Last fall, when my subscription to the print edition of TNR expired, I renewed as a digital-only customer. It was cheaper, and I could read the magazine on my schedule rather than our letter-carrier’s. It is a sign of TNR’s fundamental misunderstanding of the new environment that I received letter after letter begging me to return to the hallowed ranks of paid subscribers (I thought I’d never left), as well as a phone call from a telemarketer almost tearfully asking why I hadn’t renewed.
In fact, I’m probably reading TNR as closely as I ever have, and doing it earlier in the week, since I’m no longer waiting (and waiting) for the print edition to arrive. But I don’t mention it or link to it nearly as often as I’d like, because Media Nation’s readers can’t follow along unless they, too, are TNR subscribers.
In a way, Foer has an easy task in making The New Republic relevant again. All he has to do is persuade Marty Peretz and his fellow owners to rejoin the conversation from which they withdrew. The magazine may be “financially stable,” as Carr reports. But it’s heading for oblivion.

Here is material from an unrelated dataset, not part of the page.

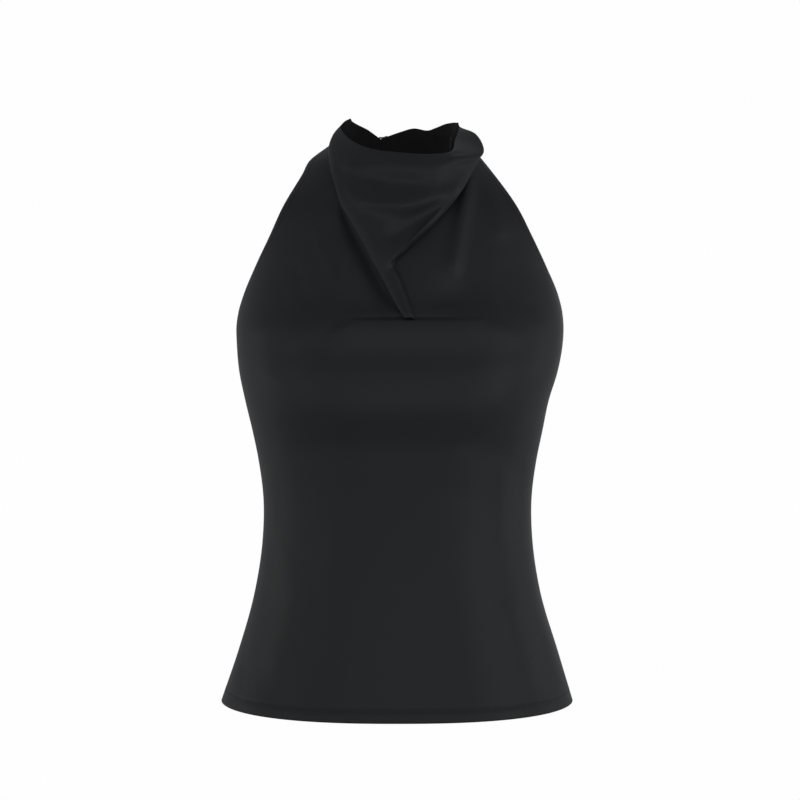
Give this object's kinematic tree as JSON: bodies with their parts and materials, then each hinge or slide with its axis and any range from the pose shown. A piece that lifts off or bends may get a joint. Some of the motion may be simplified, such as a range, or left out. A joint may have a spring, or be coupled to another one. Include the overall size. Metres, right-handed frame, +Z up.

Encouraging news about Jill Carroll
Heartening news from ABC on the day of the latest deadline:
A top Iraqi official tells ABC News that he believes Jill Carroll is alive and that he believes she will be released, even though the latest deadline for the kidnapped journalist has passed with no news of her fate.
Iraqi Interior Minister Bayan Jabur al Zubaidi said he knew who had abducted the 28-year-old freelance journalist.
“We know his name and address, and we are following up on him as well as the Americans,” Zubaidi said. “I think she is still alive.”…
U.S. ambassador to Iraq Zalmay Khalilzad told ABC News that he also believed Carroll was alive.
Needless to say, this is wonderful news if true. Given the way that Iraqis have responded to Carroll’s plight, there is surely no propaganda value to be gained by killing her. I’ve been hoping that her captors would realize that and dump her — alive and uninjured — along the side of a road somewhere.